• WHAT IS ASKED
Print out the entries below with no edits.

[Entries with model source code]

++++++

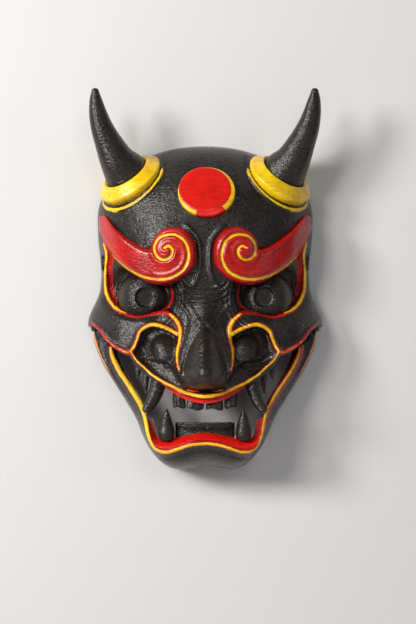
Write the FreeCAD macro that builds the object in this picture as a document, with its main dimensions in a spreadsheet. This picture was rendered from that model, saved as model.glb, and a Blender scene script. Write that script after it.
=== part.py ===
"""Wall-hung demon mask: a thin domed face with a swinging lower jaw, horns, scroll brows and fangs.

Millimetres. +X is the viewer's right, +Z is up and the mask faces -Y, with the wall plane at y = 0.
The origin is the centre of the hanging hole. Free-form pieces are drawn about the eye line and every
piece is then lowered by HangHeight, the height of the hanging hole above the eye line.
"""

import FreeCAD, Part
import math
import os

V = FreeCAD.Vector
Turn = FreeCAD.Rotation
doc = FreeCAD.newDocument("demon_mask")

# ---------------------------------------------------------------- driving dimensions
SIZES = {
    "HangHeight": 81.0,        # hanging hole above the eye line
    "FaceTop": 95.5,           # crown above the eye line, before it is raised
    "CrownLift": 3.6,          # how far the very top of the crown is raised to make it fuller
    "TempleWidth": 142.0,      # face across the temples
    "KnuckleWidth": 154.6,     # face across the jaw hinges
    "DomeDepth": 52.0,         # forehead in front of the wall
    "ShellWall": 3.0,
    "NoseHeight": 24.0,        # nose tip in front of the dome
    "EyeSpacing": 76.0,
    "EyeRadius": 19.0,
    "EyeWall": 2.5,
    "EyeDepth": 19.5,          # eye centre in front of the wall
    "EyeDrop": 1.0,            # eye centre below the eye line
    "PupilRadius": 4.6,
    "DiscRadius": 16.8,
    "DiscHeight": 67.0,
    "DiscTilt": 28.2,          # degrees that the forehead leans back there
    "DiscRise": 2.2,
    "DiscSink": 3.0,
    "CrescentRadius": 18.6,
    "CrescentDrop": 1.9,
    "BrowRise": 6.0,
    "HornRadius": 14.4,
    "SeatRise": 1.5,           # horn seat above the dome, along the horn
    "SeatSink": 9.0,
    "CollarBore": 14.6,
    "CollarBase": 22.0,
    "CollarTop": 16.4,
    "CollarSink": 5.0,
    "CollarRise": 6.0,
    "HornScrew": 2.0,          # shaft radius
    "HornScrewLength": 24.0,
    "ScrewHead": 4.0,
    "HeadThick": 2.8,
    "PinRadius": 2.45,
    "KnuckleBore": 2.5,
    "KnuckleRadius": 6.0,
    "KnuckleIn": 65.2,         # knuckle's inner and outer faces, from the mid plane
    "KnuckleOut": 70.2,
    "BossIn": 70.5,
    "BossOut": 74.5,
    "BossRadius": 5.0,
    "StopRadius": 1.5,
    "HingeDrop": 18.0,         # hinge below the eye line
    "HingeDepth": 7.5,         # hinge in front of the wall
    "CordBore": 2.2,
    "EyeletBody": 3.2,
    "EyeletFlange": 5.0,
    "FlangeThick": 0.6,
    "CordHeight": 22.0,
    "CordDepth": 12.0,
    "CordPadIn": 61.5,
    "CordPadOut": 66.9,
    "PlateWidth": 36.0,
    "PlateHeight": 13.0,
    "PlateThick": 1.5,
    "HangRadius": 4.5,
    "SlotRadius": 2.25,
    "SlotRise": 5.0,
    "PlateScrew": 1.4,
    "PlateScrewHead": 2.6,
    "PlateScrewSink": 1.2,
    "PlateScrewSpan": 26.0,
    "PlateScrewLength": 10.0,
    "GumThick": 3.0,
    "FangSpacing": 49.2,
    "FangRadius": 5.2,
    "FangHeight": 18.0,
}

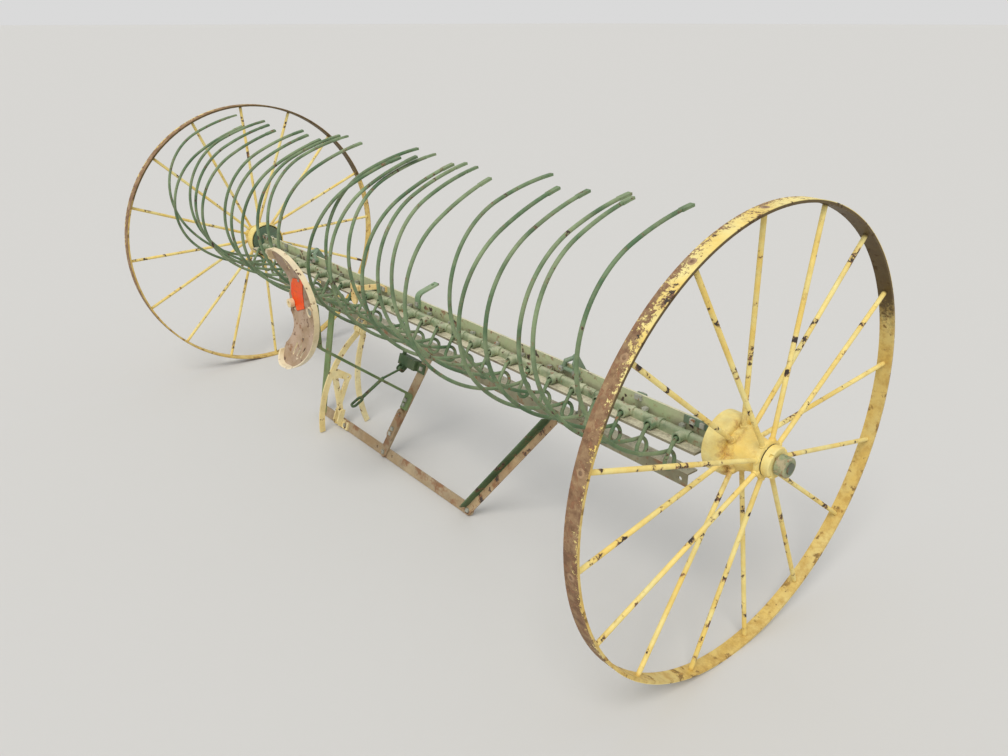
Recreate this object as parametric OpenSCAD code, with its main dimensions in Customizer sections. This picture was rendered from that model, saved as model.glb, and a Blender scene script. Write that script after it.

++++++

• RESULT OF THIS EXERCISE
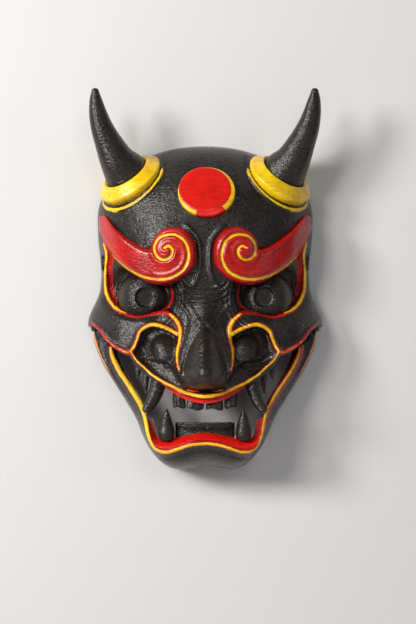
Write the FreeCAD macro that builds the object in this picture as a document, with its main dimensions in a spreadsheet. This picture was rendered from that model, saved as model.glb, and a Blender scene script. Write that script after it.
=== part.py ===
"""Wall-hung demon mask: a thin domed face with a swinging lower jaw, horns, scroll brows and fangs.

Millimetres. +X is the viewer's right, +Z is up and the mask faces -Y, with the wall plane at y = 0.
The origin is the centre of the hanging hole. Free-form pieces are drawn about the eye line and every
piece is then lowered by HangHeight, the height of the hanging hole above the eye line.
"""

import FreeCAD, Part
import math
import os

V = FreeCAD.Vector
Turn = FreeCAD.Rotation
doc = FreeCAD.newDocument("demon_mask")

# ---------------------------------------------------------------- driving dimensions
SIZES = {
    "HangHeight": 81.0,        # hanging hole above the eye line
    "FaceTop": 95.5,           # crown above the eye line, before it is raised
    "CrownLift": 3.6,          # how far the very top of the crown is raised to make it fuller
    "TempleWidth": 142.0,      # face across the temples
    "KnuckleWidth": 154.6,     # face across the jaw hinges
    "DomeDepth": 52.0,         # forehead in front of the wall
    "ShellWall": 3.0,
    "NoseHeight": 24.0,        # nose tip in front of the dome
    "EyeSpacing": 76.0,
    "EyeRadius": 19.0,
    "EyeWall": 2.5,
    "EyeDepth": 19.5,          # eye centre in front of the wall
    "EyeDrop": 1.0,            # eye centre below the eye line
    "PupilRadius": 4.6,
    "DiscRadius": 16.8,
    "DiscHeight": 67.0,
    "DiscTilt": 28.2,          # degrees that the forehead leans back there
    "DiscRise": 2.2,
    "DiscSink": 3.0,
    "CrescentRadius": 18.6,
    "CrescentDrop": 1.9,
    "BrowRise": 6.0,
    "HornRadius": 14.4,
    "SeatRise": 1.5,           # horn seat above the dome, along the horn
    "SeatSink": 9.0,
    "CollarBore": 14.6,
    "CollarBase": 22.0,
    "CollarTop": 16.4,
    "CollarSink": 5.0,
    "CollarRise": 6.0,
    "HornScrew": 2.0,          # shaft radius
    "HornScrewLength": 24.0,
    "ScrewHead": 4.0,
    "HeadThick": 2.8,
    "PinRadius": 2.45,
    "KnuckleBore": 2.5,
    "KnuckleRadius": 6.0,
    "KnuckleIn": 65.2,         # knuckle's inner and outer faces, from the mid plane
    "KnuckleOut": 70.2,
    "BossIn": 70.5,
    "BossOut": 74.5,
    "BossRadius": 5.0,
    "StopRadius": 1.5,
    "HingeDrop": 18.0,         # hinge below the eye line
    "HingeDepth": 7.5,         # hinge in front of the wall
    "CordBore": 2.2,
    "EyeletBody": 3.2,
    "EyeletFlange": 5.0,
    "FlangeThick": 0.6,
    "CordHeight": 22.0,
    "CordDepth": 12.0,
    "CordPadIn": 61.5,
    "CordPadOut": 66.9,
    "PlateWidth": 36.0,
    "PlateHeight": 13.0,
    "PlateThick": 1.5,
    "HangRadius": 4.5,
    "SlotRadius": 2.25,
    "SlotRise": 5.0,
    "PlateScrew": 1.4,
    "PlateScrewHead": 2.6,
    "PlateScrewSink": 1.2,
    "PlateScrewSpan": 26.0,
    "PlateScrewLength": 10.0,
    "GumThick": 3.0,
    "FangSpacing": 49.2,
    "FangRadius": 5.2,
    "FangHeight": 18.0,
}

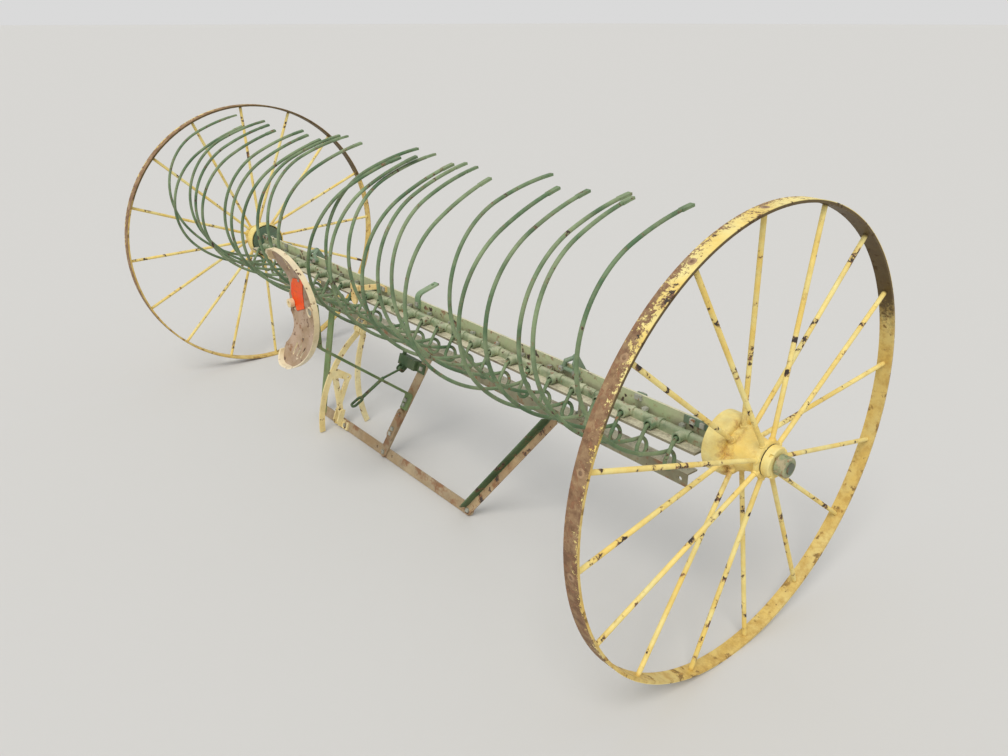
Recreate this object as parametric OpenSCAD code, with its main dimensions in Customizer sections. This picture was rendered from that model, saved as model.glb, and a Blender scene script. Write that script after it.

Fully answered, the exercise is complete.